### WHAT YOU HAVE TO DO:
Restate word for word the lines from the one containing "in imported if" through the end of the listing below, with both ends included.
....................
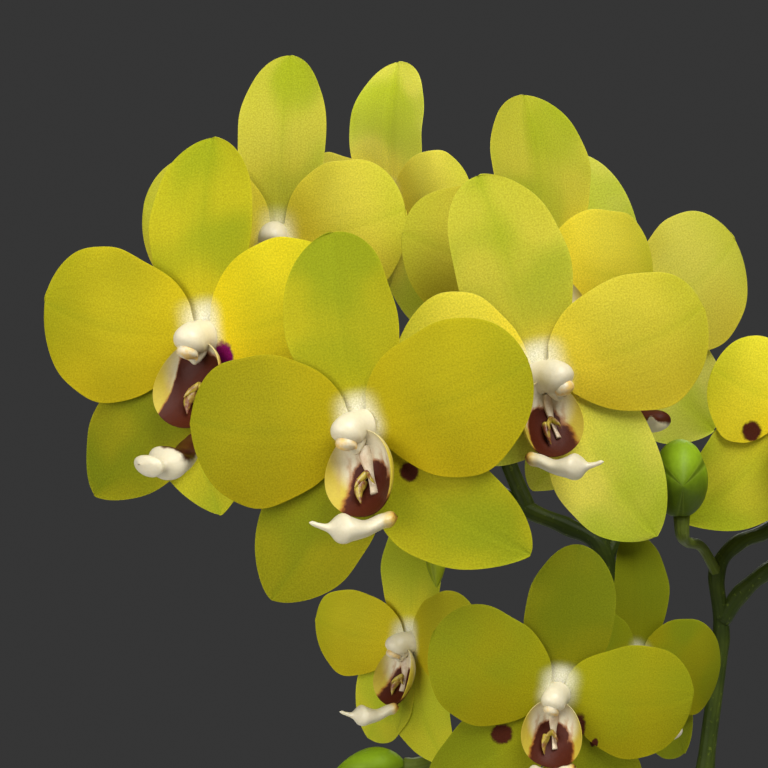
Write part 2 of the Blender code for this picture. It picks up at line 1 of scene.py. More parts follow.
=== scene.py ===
"""Looks of the potted moth orchid, laid out as a Blender add-on and run as a script.

Shapes are worked out in millimetres as arrays of points and put into meshes
in metres. A flower's own axes are x to the right, y to the back and z up,
with the flower facing -y.
"""
import math
from collections import namedtuple

import bmesh
import bpy
import numpy as np
from mathutils import Euler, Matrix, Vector


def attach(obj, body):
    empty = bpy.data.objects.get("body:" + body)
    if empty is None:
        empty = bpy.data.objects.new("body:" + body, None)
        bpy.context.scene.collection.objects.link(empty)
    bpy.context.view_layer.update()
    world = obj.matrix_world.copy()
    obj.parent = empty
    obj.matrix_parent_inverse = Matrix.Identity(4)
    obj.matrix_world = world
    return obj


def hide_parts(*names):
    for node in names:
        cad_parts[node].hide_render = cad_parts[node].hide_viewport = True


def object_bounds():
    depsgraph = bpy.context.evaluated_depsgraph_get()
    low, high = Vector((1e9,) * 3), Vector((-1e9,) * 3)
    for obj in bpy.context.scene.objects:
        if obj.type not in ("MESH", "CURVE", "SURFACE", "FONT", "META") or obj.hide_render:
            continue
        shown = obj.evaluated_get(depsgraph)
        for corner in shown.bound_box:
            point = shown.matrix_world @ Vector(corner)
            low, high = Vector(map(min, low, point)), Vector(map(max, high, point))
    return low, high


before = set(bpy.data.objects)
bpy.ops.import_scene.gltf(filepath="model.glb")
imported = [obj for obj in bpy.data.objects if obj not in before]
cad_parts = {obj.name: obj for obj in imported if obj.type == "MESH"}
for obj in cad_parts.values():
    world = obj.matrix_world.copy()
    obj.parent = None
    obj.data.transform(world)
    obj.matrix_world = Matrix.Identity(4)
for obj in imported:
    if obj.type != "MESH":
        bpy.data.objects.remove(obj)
CAD_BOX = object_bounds()

bl_info = {
    "name": "Potted Moth Orchid",
    "version": (1, 0, 0),
    "blender": (4, 5, 0),
    "location": "3D View > Sidebar > Orchid",
    "description": "Builds the flowers, buds, spikes, leaves, roots and pot of a moth orchid",
    "category": "Add Mesh",
}

MM = 0.001
BODY = "root"

# ---------------------------------------------------------------- the plant's plan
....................
### OUTPUT OF THE EXERCISE:
cad_parts = {obj.name: obj for obj in imported if obj.type == "MESH"}
for obj in cad_parts.values():
    world = obj.matrix_world.copy()
    obj.parent = None
    obj.data.transform(world)
    obj.matrix_world = Matrix.Identity(4)
for obj in imported:
    if obj.type != "MESH":
        bpy.data.objects.remove(obj)
CAD_BOX = object_bounds()

bl_info = {
    "name": "Potted Moth Orchid",
    "version": (1, 0, 0),
    "blender": (4, 5, 0),
    "location": "3D View > Sidebar > Orchid",
    "description": "Builds the flowers, buds, spikes, leaves, roots and pot of a moth orchid",
    "category": "Add Mesh",
}

MM = 0.001
BODY = "root"

# ---------------------------------------------------------------- the plant's plan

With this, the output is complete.